I recall when at primary school my teacher set the class to draw Father’s Day cards, and how she knew her children well enough to put two of us aside, doing other things. Because we didn’t have fathers.

In Dimity Powell’s and Nicky Johnston’s picture book This Is My Dad, Leo’s teacher seems oblivious when she introduces a Tell Us About Your Dad Day. Leo doesn’t know what to do. And at home, his mum is rather busy, so he can’t ask her about it.

But he comes up with a solution. For his presentation at school, Leo tells the class about his mum. Because to him, she is his dad.

It’s so simple. But it’s also really difficult, until you work out who does what and why. In my case I worked something else out, and once I’d done it, all the pieces fell into place. The important thing is to have someone. It doesn’t matter who they are, as long as they are somebody to you.

Fifteen and counting

Apart from a few years in my late teens, when I erroneously believed I had to read grown-up books – because I could, and because others did – I have not been too concerned with worthiness. I mean the worth others, who are not as wise as they think they are, put on certain books.

I read because I want to read, and I read what I want to read. Mostly.
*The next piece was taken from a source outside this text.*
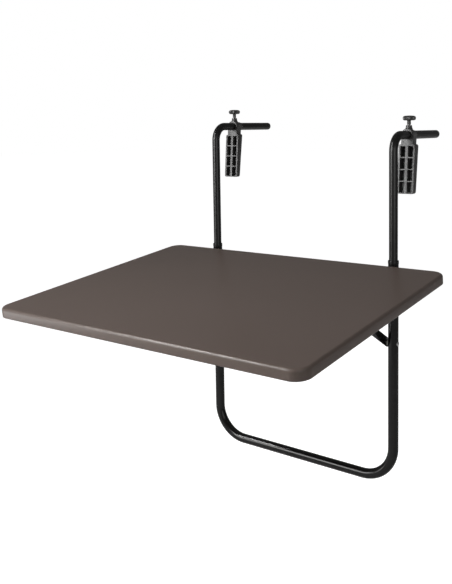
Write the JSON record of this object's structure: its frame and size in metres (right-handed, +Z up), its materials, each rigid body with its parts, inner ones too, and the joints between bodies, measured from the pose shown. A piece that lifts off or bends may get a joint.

One of the things I get to read these days is The Bookseller, which arrives second-hand in a pink envelope every week. A month ago I was struck by what Philip Jones said in his editor’s letter, in regard to The Official UK Top 50 list, which they published that week. He wrote ‘to view the Top 50 is to witness the trade as it is, rather than how it would like to be seen’.

The trade, and maybe us readers, like to think of this book business as something much worthier than some people might think of this Top 50 as being. But it is what it is. People buy books and the fifty most bought ones are the Top 50. The list is full of titles and authors I, and many other people, or so I imagine, have heard of. It’s not a list of inaccessible works. It’s light and fun, and I say this despite a certain DW having two books in the top 15. Because it’s what people buy.

Richard Osman tops the list, and somewhere towards the bottom we find Julia Donaldson and Axel Scheffler, but as this is a list of everything, there is no shame in that.

In fact, if we can move on to the Top 30 Children’s Illustrators of 2021, also in the Bookseller, I was pleased to see that Axel Scheffler tops it, with Tony Ross merely in second place. Now, I don’t mind Tony at all. It’s just the company he keeps, which is why I’d rather see Axel selling better.

It’s quite interesting really, as the list has many illustrators I know [of], but also a few I don’t. And many of them are classics, so not exactly new for 2021, but proving that a good picture book will sell and sell.

That’s what we like here at Bookwitch Towers. I was given a picture book for Christmas. I have read very few of the Top 50, but I believe I can say I have a relationship with a good number of the books and their authors, one way or another. And I’m in good company. Lots of people bought these books, despite snobs wanting us to want other books.

It’s February 6th again. Bookwitch continues slowly on her way. She’s fifteen today, and unlike that other teenager she was many years ago, she knows what she likes.

And, this is quite embarrassing; I knew I needed cream for something today – which caused some concern when Waitrose turned out to have no cream whatsoever on Saturday – but I couldn’t remember why. I do now. It was for a celebratory something or other on this birthday. It will taste better with cream. Luckily M&S had some.